Надо сказать, что все дорожили литературностью, советская власть получила это в наследство. Все первые деятели советского правительства имели своего придворного поэта. Ленин имел Горького, вы, конечно, знаете. Троцкий — Есенина. Маяковский чей? — Дзержинского! (Музей Маяковского у самой Лубянки). Пастернак достанется Бухарину, а, уже убивши «Бухарчика», Сталин заберет Бориса Леонидовича как свое законное наследство. Поэтому он ему и звонил (по поводу Мандельштама, в 1934 году — прочтя стихи Мандельштама «Мы живем, под собою не чуя страны …»). А уж как себе хотел Луначарский Блока (!), но поэт его не воспринимал и называл обязательно во множественном числе — «Луначарские».

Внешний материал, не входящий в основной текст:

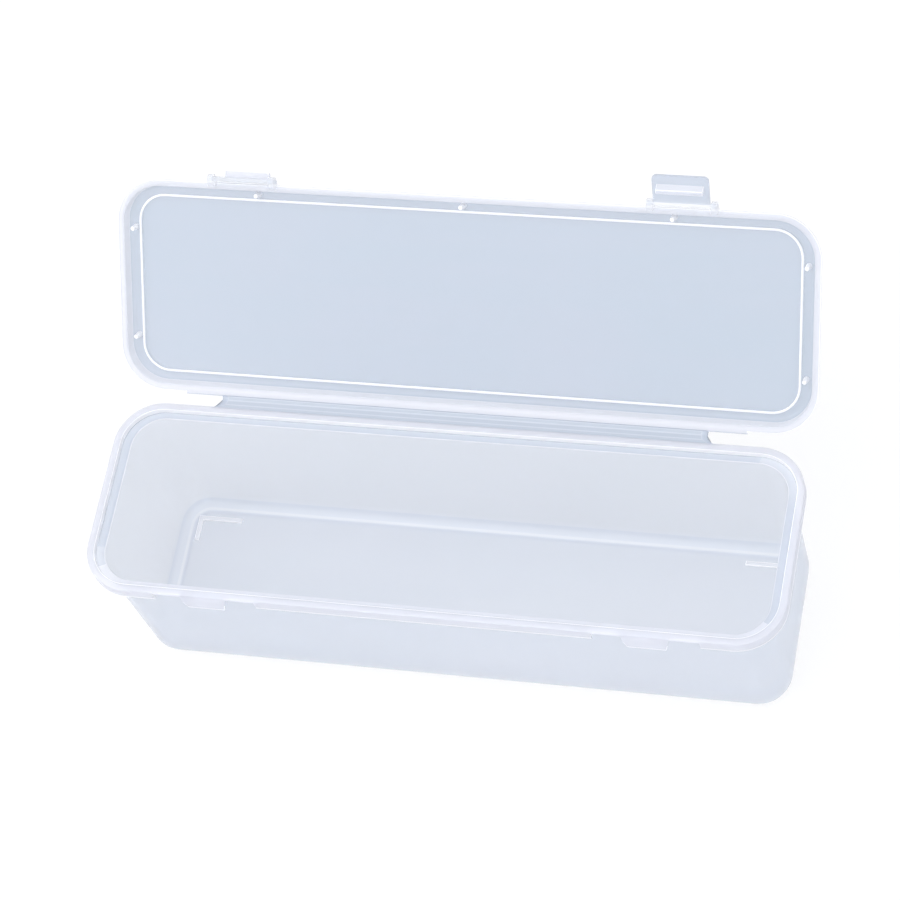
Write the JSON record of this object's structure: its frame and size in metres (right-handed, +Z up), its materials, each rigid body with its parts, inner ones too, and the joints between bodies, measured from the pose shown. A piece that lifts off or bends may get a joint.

Более того, все дорожили литературностью и при советской власти. Без литературы так же неприлично, как без галстука. До войны, когда Сталин уже был полновластным хозяином империи, был такой некий Ставский, зампред Союза писателей. Разумеется, его обязанностью были доносы. Но материал доносов «прощаемых», т.е. что писатели пьют, живут с двумя женами, с кем именно и так далее. Слушал-слушал товарищ Сталин, пока это ему не надоело, и сказал: «Знаешь, Ставский, я ведь это все знал и до тебя, но других писателей ЦК вам предоставить не может».
И вот литература, как зараза, как рак, проникает во весь российский менталитет. Притом, люди, заведомо верующие, как Победоносцев, не являются исключением. В 1899 году исполняется столетие со дня рождения Пушкина. Девятерым епископам, включая Антония Храповицкого, вменяется в обязанность сочинить о Пушкине проповедь. И каждого священника Российской Империи заставляют в обязательном порядке произнести одну из этих проповедей. Потом эти проповеди были опубликованы в сборнике «Звенья», где мне и привелось их читать.